If you consider creating C-Mix binaries for installation by system
adminstrators in a more predictable environment, e.g. integrating
it into a Linux distribution, you can probably do much better than
the 'bindist' target. Some points to watch out for is:

- The command used by C-Mix to preprocess C source is selected by
  the configure script and built into the binary. Make sure that the
  selected choice is likely to exist on the target system.
  You can check the compiled-in default by running `cmix -B'.
  If the guessed name is wrong you can override by setting the
  STDCPP environment variable to it when running configure.

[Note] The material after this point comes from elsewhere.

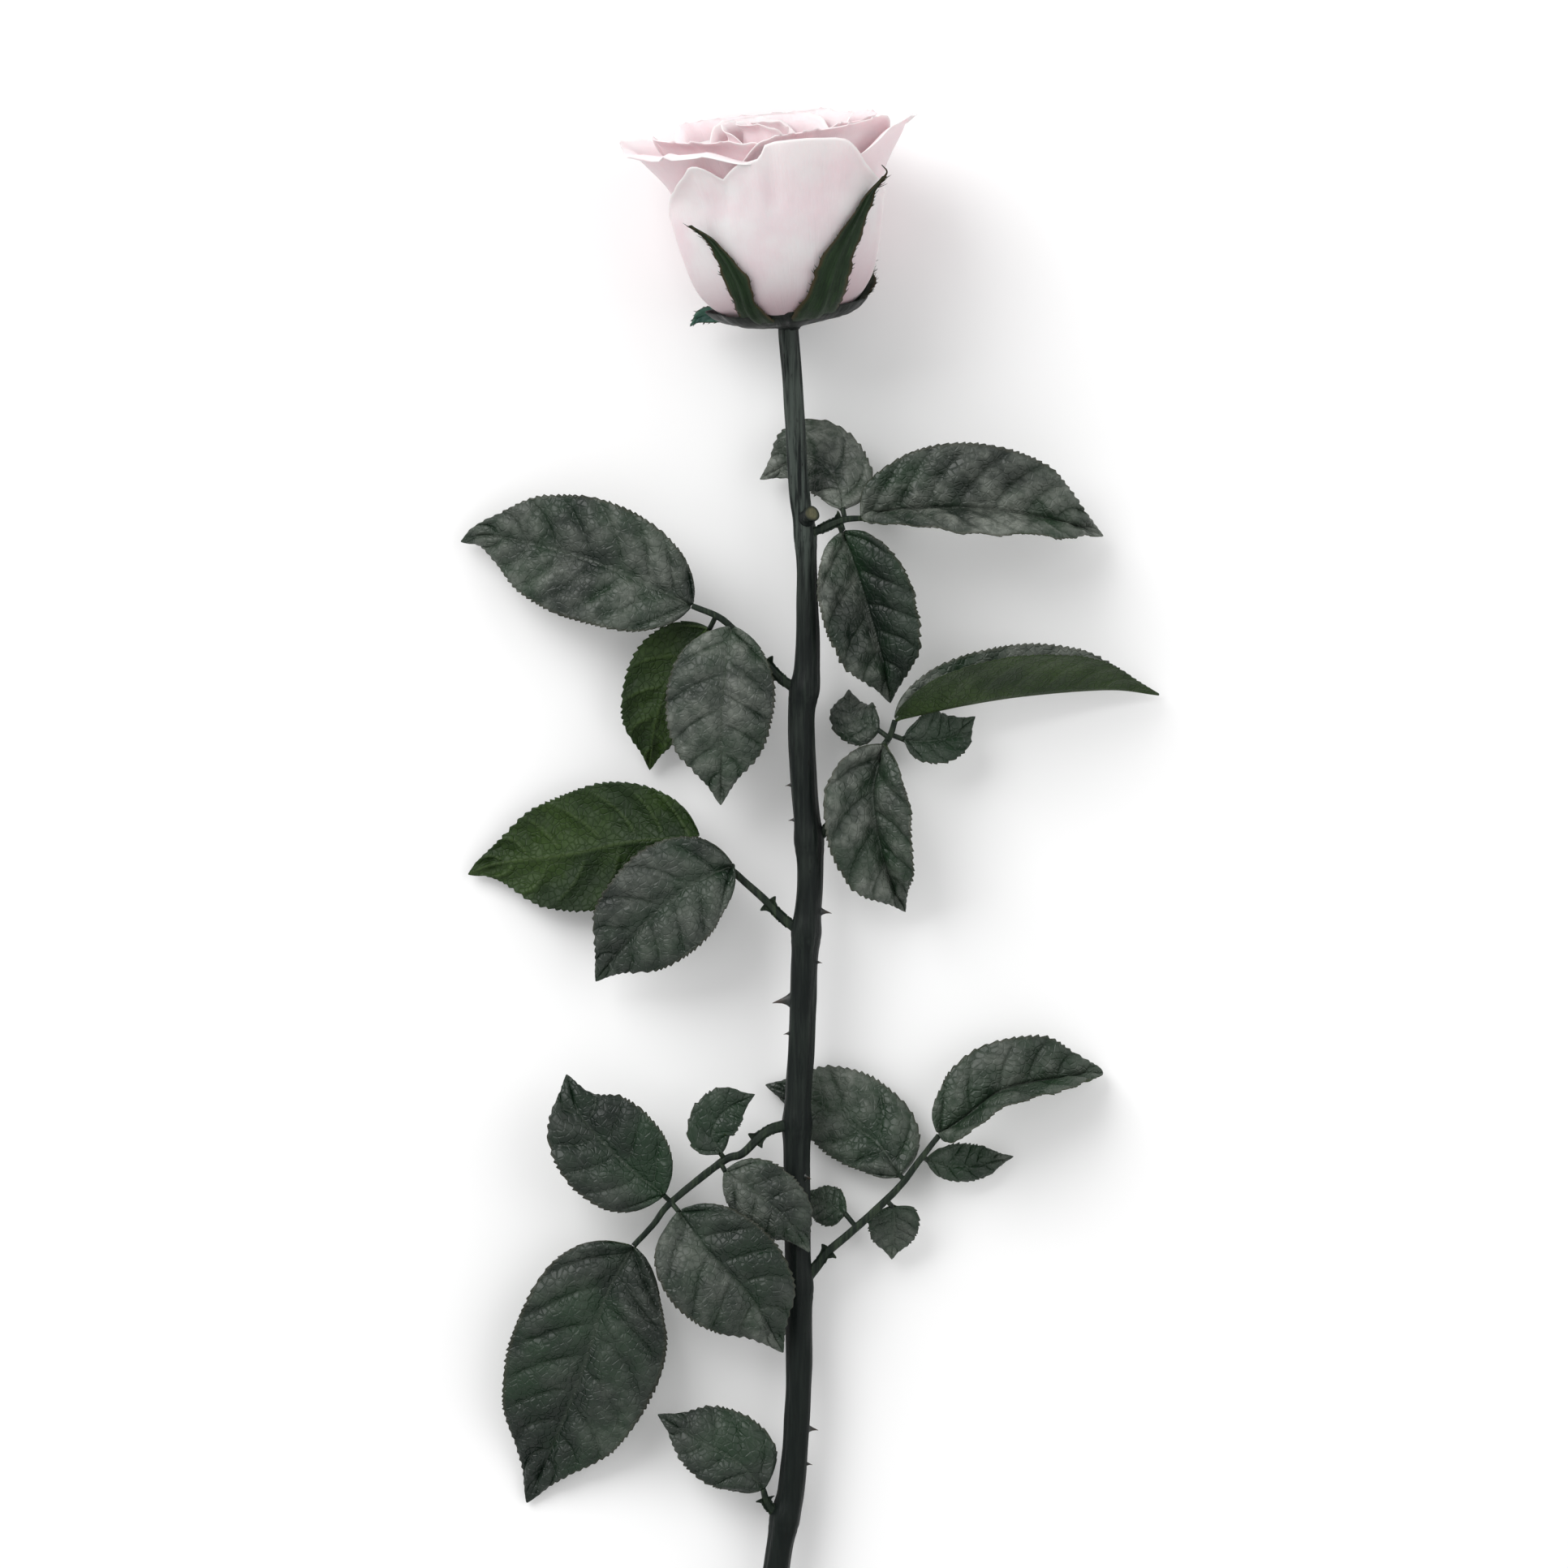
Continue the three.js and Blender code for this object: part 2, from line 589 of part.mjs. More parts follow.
// The common stalk of one leaf, winged near the stem, with the short stalks of its leaflets.
function rachis({ knot, path, leaflets }) {
  const place = onStem(knot);
  const [end, ...others] = Object.values(leaflets);
  const short = (from, foot) => foot.clone().add(from.clone().sub(foot).setLength(clearance));
  const onPath = path.map(place);
  const curve = spline([stemPoint(knot), ...onPath, short(onPath.at(-1), place(end.rib[0]))]);
  const length = curve.getLength();
  const wing = (t) => 1.1 * Math.exp(-(((t * length - 6) / 2.6) ** 2));
  const steps = Math.round(4 + length / 6);
  const size = (t) => [rachisRadius * lerp(1.25, 0.75, t) + wing(t), rachisRadius * lerp(1.25, 0.75, t)];
  const solid = others.reduce((all, { rib }) => {
    const foot = place(rib[0]);
    const nearest = curve.getSpacedPoints(80).reduce((a, b) => (b.distanceTo(foot) < a.distanceTo(foot) ? b : a));
    const stalk = new THREE.LineCurve3(nearest, short(nearest, foot));
    return all.add(toSolid(tube(stalk, () => [rachisRadius * 0.7, rachisRadius * 0.7], 1, 6)));
  }, toSolid(tube(curve, size, steps, 8)));
  return solid.subtract(stemShadow());
}

// ---------------------------------------------------------------- assembly
const group = new THREE.Group();
function add(name, geometry, color, roughness) {
  const mesh = new THREE.Mesh(geometry, new THREE.MeshStandardMaterial({ color, roughness, metalness: 0 }));
  mesh.name = name;
  group.add(mesh);
}

add("stem", toGeometry(stemSolid()), 0x27332b, 0.6);
add("receptacle", receptacle(), 0x3c5a2c, 0.6);
for (const one of sepals) add(one.name, sepal(one), 0x35592b, 0.7);
add("sepal_bent_back", blade(bentSepal, sepalThickness, (p) => vec(...p).add(collarEdge)), 0x35592b, 0.7);
for (let index = 0; index < petalCount; index++)
  add(`petal_${String(index + 1).padStart(2, "0")}`, petal(index), 0xf2e6e8, 0.7);
for (const leaf of leaves) {
  add(`${leaf.name}_stalk`, toGeometry(rachis(leaf)), 0x33492c, 0.6);
  for (const [place, leaflet] of Object.entries(leaf.leaflets))
    add(`${leaf.name}_${place}`, blade(leaflet, bladeThickness, onStem(leaf.knot)), 0x2e4730, 0.6);
}

// The middle of the footprint on the table is the origin.
const bounds = new THREE.Box3().setFromObject(group);
group.position.set(-(bounds.min.x + bounds.max.x) / 2, -(bounds.min.y + bounds.max.y) / 2, -bounds.min.z);

export default group;
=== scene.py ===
"""A cut rose on a pale table: petals, calyx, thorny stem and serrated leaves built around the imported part."""

import math

import bpy
import numpy as np
from bpy.props import FloatProperty, FloatVectorProperty, IntProperty, PointerProperty
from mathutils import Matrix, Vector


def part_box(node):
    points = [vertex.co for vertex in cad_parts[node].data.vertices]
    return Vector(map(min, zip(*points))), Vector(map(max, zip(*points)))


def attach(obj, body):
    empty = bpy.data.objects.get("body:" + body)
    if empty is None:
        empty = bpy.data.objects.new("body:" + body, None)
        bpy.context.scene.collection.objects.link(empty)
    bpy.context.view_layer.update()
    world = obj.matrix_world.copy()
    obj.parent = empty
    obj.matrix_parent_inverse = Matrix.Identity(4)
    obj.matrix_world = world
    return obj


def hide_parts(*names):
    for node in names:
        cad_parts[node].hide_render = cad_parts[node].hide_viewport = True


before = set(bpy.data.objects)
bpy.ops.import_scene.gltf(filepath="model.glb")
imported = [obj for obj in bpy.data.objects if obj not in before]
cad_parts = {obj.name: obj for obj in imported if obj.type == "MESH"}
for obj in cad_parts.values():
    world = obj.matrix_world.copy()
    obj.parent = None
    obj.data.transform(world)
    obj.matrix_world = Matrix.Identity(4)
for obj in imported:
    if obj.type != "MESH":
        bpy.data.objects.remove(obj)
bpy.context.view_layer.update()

bl_info = {
    "name": "Cut Rose",
    "version": (1, 0, 0),
    "blender": (4, 5, 0),
    "location": "View3D > Sidebar > Rose",
    "description": "Builds a cut rose lying on a table",
    "category": "Add Mesh",
}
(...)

- Various installation paths are built into the binary and
  manfiles when making 'all'. Thus, even if you build your
  package with a pseudo root filesystem, configure with the
  installation paths being the directories where the binaries
  should eventually work.

  You use the 'install-strip' target with a pseudo root filesystem
  by saying something like

     make install-strip DESTDIR=/home/me/build/root

  if your make command passes command line arguments to recursive
  invocations of itself (GNU make does, for instance). Make sure to
  set DESTDIR to an absolute path; it will be used from several
  different directories.

- autoconf does not support a separate installation directory
  for documentation and examples, so 'make install' simply installs
  it in $datadir/cmix along with some run-time data for the
  cmix binary.

  If you want the examples and user manual to end up somewhere
  special (e.g. in /usr/doc/cmix for Debian GNU/Linux), it won't
  do simply to configure with a nonstandard $datadir, because
  you probably want to keep the shadow headers in /usr/share/cmix
  (or whereever your normal $datadir is).

  The solution is either to create $datadir/cmix/examples and
  $datadir/cmix/manual as a symlinks to the proper places before
  making install, or to move the directories afterwards.